● **Data segment**:

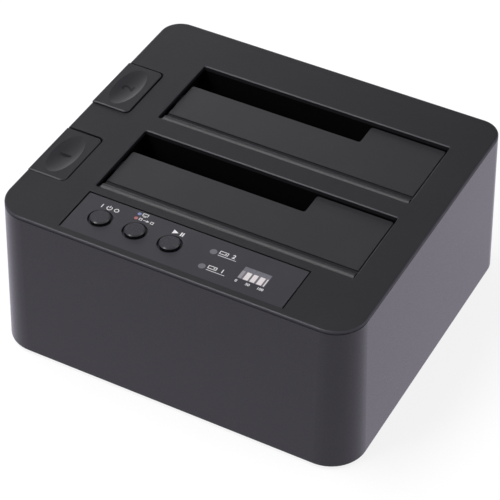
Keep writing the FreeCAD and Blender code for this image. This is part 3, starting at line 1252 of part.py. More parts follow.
def make_ribbon_cable():
    """Flat cable between the boards: two upright runs joined by an S of two equal arcs."""
    body = new_body("ribbon_cable")
    top_y = number(RIBBON_TOP_Y)
    foot_y = number(RIBBON_FOOT_Y)
    top_z = number(RIBBON_TOP_Z)
    foot_z = number(RIBBON_FOOT_Z)
    bend = math.radians(35)
    radius = (foot_y - top_y) / (2 * (1 - math.cos(bend)))
    middle_z = (top_z + foot_z) / 2
    reach = radius * math.sin(bend)
    path = body.newObject("Sketcher::SketchObject", "path")
    plane = [feature for feature in body.Origin.OriginFeatures if feature.Role == "YZ_Plane"][0]
    path.AttachmentSupport = [(plane, "")]
    path.MapMode = "FlatFace"
    path.setExpression("AttachmentOffset.Base.z", RIBBON_X)
    upper = Part.Circle(vector(top_y + radius, middle_z + reach), vector(0, 0, 1), radius)
    lower = Part.Circle(vector(foot_y - radius, middle_z - reach), vector(0, 0, 1), radius)
    path.addGeometry([Part.LineSegment(vector(top_y, top_z), vector(top_y, middle_z + reach)),
                      Part.ArcOfCircle(upper, math.pi, math.pi + bend),
                      Part.ArcOfCircle(lower, 0, bend),
                      Part.LineSegment(vector(foot_y, middle_z - reach), vector(foot_y, foot_z))], False)
    profile = new_sketch(body, "section", "Z", RIBBON_TOP_Z)
    rectangle(f"({RIBBON_X} - dims.ribbon_width / 2)", f"({RIBBON_X} + dims.ribbon_width / 2)",
              f"({RIBBON_TOP_Y} - dims.ribbon_thick / 2)",
              f"({RIBBON_TOP_Y} + dims.ribbon_thick / 2)")(profile)
    pipe = body.newObject("PartDesign::AdditivePipe", "run")
    pipe.Profile = profile
    pipe.Spine = path
    DOC.recompute()
    return body


def make_ribbon_headers():
    half = "(dims.ribbon_width / 2 + 1.5)"
    upper = box("header_upper", f"({RIBBON_X} - {half})", f"({RIBBON_X} + {half})", f"({RIBBON_TOP_Y} - 2.5)",
                f"({RIBBON_TOP_Y} + 2.5)", RIBBON_TOP_Z, BOARD_UNDER)
    lower = box("header_lower", f"({RIBBON_X} - {half})", f"({RIBBON_X} + {half})", f"({RIBBON_FOOT_Y} - 2.5)",
                f"({RIBBON_FOOT_Y} + 2.5)", MAIN_TOP, RIBBON_FOOT_Z)
    return join("ribbon_headers", "Part::Compound", [upper, lower])


def small_screw(name, place, length, direction):
    return screw(name, place, "(dims.small_screw - dims.press_gap)", length, "dims.small_head",
                 "dims.small_head_height", direction)


def make_inner_screws():
    """Screws of both boards and of the bay frame, one group each."""
    board_screw = "(dims.board_thick + dims.screw_engage)"
    ear_screw = "(dims.ear_thick + dims.screw_engage)"
    main = [small_screw(f"main_screw_{i}", (x, y, MAIN_TOP), board_screw, -1)
            for i, (x, y) in enumerate(main_board_points(), start=1)]
    control = [small_screw(f"control_screw_{i}", (x, y, BOARD_UNDER), board_screw, 1)
               for i, (x, y) in enumerate(control_post_points(), start=1)]
    bay = [small_screw(f"bay_screw_{i}", (x, y, EAR_UNDER), ear_screw, 1)
           for i, (x, y) in enumerate(all_ear_points(), start=1)]
    return [join("main_board_screws", "Part::Compound", main),
            join("control_board_screws", "Part::Compound", control),
            join("bay_frame_screws", "Part::Compound", bay)]


# ---------------------------------------------------------------------------------------
# Assembly, checks and export
# ---------------------------------------------------------------------------------------
def make_all():
    nodes = [make_body_shell(), make_top_cover(), make_bottom_cover(), make_feet(), make_case_screws(),
             make_control_panel(), make_progress_window(), make_lamp_chips(),
             make_switches(), make_control_board(), make_main_board(), make_usb_port(),
             make_power_inlet(), make_ribbon_cable(), make_ribbon_headers()]
    nodes += make_lights() + make_board_parts() + make_inner_screws()
    for bay in BAYS:
        nodes += [make_bay_frame(bay), make_flap(bay), make_hinge_pin(bay), make_flap_spring(bay),
                  make_eject_key(bay), make_eject_spring(bay), make_eject_lever(bay),
                  make_lever_pin(bay), make_drive_socket(bay)]
    for index in range(len(KEY_NAMES)):
        nodes += [make_key(index), make_plunger(index)]
    DOC.recompute()
    return nodes


def check(nodes):
    for item in DOC.Objects:
        if "Invalid" in item.State or "Error" in item.State:
            raise RuntimeError(f"{item.Name} failed: {item.State}")
    for node in nodes:
        if node.Shape.isNull() or not node.Shape.isValid():
            raise RuntimeError(f"{node.Label} has no valid shape")


def export(nodes):
    os.makedirs("parts", exist_ok=True)
    for node in nodes:
        node.Shape.exportStep(f"parts/{node.Label}.step")
        bounds = node.Shape.BoundBox
        print(f"{node.Label:22s} solids {len(node.Shape.Solids)} volume {node.Shape.Volume:10.1f}"
              f"  z {bounds.ZMin:7.2f} to {bounds.ZMax:7.2f}")


NODES = make_all()
check(NODES)
export(NODES)
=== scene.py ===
import json
import math

import bmesh
import bpy
from mathutils import Matrix, Vector


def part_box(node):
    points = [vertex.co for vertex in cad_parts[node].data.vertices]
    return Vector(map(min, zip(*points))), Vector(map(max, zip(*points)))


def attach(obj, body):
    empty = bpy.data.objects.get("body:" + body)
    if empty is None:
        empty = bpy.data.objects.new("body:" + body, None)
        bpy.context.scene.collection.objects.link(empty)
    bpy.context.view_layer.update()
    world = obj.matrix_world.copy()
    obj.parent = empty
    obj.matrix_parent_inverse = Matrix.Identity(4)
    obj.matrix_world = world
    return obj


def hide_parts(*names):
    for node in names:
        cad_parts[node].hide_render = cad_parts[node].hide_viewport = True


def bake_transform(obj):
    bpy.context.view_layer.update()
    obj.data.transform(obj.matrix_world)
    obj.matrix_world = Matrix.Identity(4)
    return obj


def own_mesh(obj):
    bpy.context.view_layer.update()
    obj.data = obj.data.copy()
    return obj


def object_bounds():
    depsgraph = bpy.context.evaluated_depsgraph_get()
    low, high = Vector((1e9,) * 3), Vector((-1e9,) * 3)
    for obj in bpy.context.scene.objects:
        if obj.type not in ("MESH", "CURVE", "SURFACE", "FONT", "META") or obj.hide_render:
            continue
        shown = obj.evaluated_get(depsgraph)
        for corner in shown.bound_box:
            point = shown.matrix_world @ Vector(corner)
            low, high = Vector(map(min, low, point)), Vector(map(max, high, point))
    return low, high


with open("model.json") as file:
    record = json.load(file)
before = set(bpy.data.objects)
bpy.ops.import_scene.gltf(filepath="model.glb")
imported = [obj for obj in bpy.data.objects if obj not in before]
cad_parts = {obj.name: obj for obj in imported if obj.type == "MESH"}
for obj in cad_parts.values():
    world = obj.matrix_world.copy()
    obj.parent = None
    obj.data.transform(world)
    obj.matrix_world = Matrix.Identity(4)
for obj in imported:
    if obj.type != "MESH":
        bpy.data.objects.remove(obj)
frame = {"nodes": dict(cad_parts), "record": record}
CAD_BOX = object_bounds()

MM = 0.001
NODES = frame["nodes"]
SLOTS = {part["node"]: part["material_slot"] for part in frame["record"]["subparts"]}
TOP_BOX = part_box("top_cover")
SCENE = bpy.context.scene

# ---------------------------------------------------------------------------------------
# Camera, floor, world and lights
# ---------------------------------------------------------------------------------------
CAMERA_PLACE = (0.27865, -0.526, 0.562)
CAMERA_YAW = math.radians(28.05)
CAMERA_PITCH = math.radians(42.08)
CAMERA_ROLL = math.radians(0.30)
CAMERA_LENS = 152.6
SENSOR = 36.0


def add_camera():
    """A long lens that looks down at the front right corner."""
    data = bpy.data.cameras.new("camera")
    data.lens = CAMERA_LENS
    data.sensor_width = SENSOR
    data.clip_end = 20
    camera = bpy.data.objects.new("camera", data)
    turn = Matrix.Rotation(CAMERA_YAW, 4, "Z") @ Matrix.Rotation(math.pi / 2 - CAMERA_PITCH, 4, "X")
    turn = turn @ Matrix.Rotation(CAMERA_ROLL, 4, "Z")
    camera.matrix_world = Matrix.Translation(CAMERA_PLACE) @ turn
    SCENE.collection.objects.link(camera)
    SCENE.camera = camera


def add_area_light(name, place, target, size, power):
    data = bpy.data.lights.new(name, "AREA")
    data.shape = "RECTANGLE"
    data.size, data.size_y = size
    data.energy = power
    light = bpy.data.objects.new(name, data)
    light.location = place
    light.rotation_euler = (Vector(target) - Vector(place)).to_track_quat("-Z", "Y").to_euler()
    SCENE.collection.objects.link(light)


def node(tree, kind, **settings):
    """A shader node, with its plain attributes set by name."""
    made = tree.nodes.new(kind)
    for key, value in settings.items():
        setattr(made, key, value)
    return made


WORLD_LIGHT = 0.42
WORLD_GLOSS = 0.2
GLOSS_TINT = (0.98, 0.95, 1.06, 1)


def background(tree, colour, strength):
    made = node(tree, "ShaderNodeBackground")
    made.inputs["Color"].default_value = colour
    made.inputs["Strength"].default_value = strength
    return made.outputs[0]


def mixed(tree, factor, first, second):
    mix = node(tree, "ShaderNodeMixShader")
    tree.links.new(factor, mix.inputs[0])
    tree.links.new(first, mix.inputs[1])
    tree.links.new(second, mix.inputs[2])
    return mix.outputs[0]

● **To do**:
Extract every line that has the string "before" in it.

● **Solution to this exercise**:
before = set(bpy.data.objects)
imported = [obj for obj in bpy.data.objects if obj not in before]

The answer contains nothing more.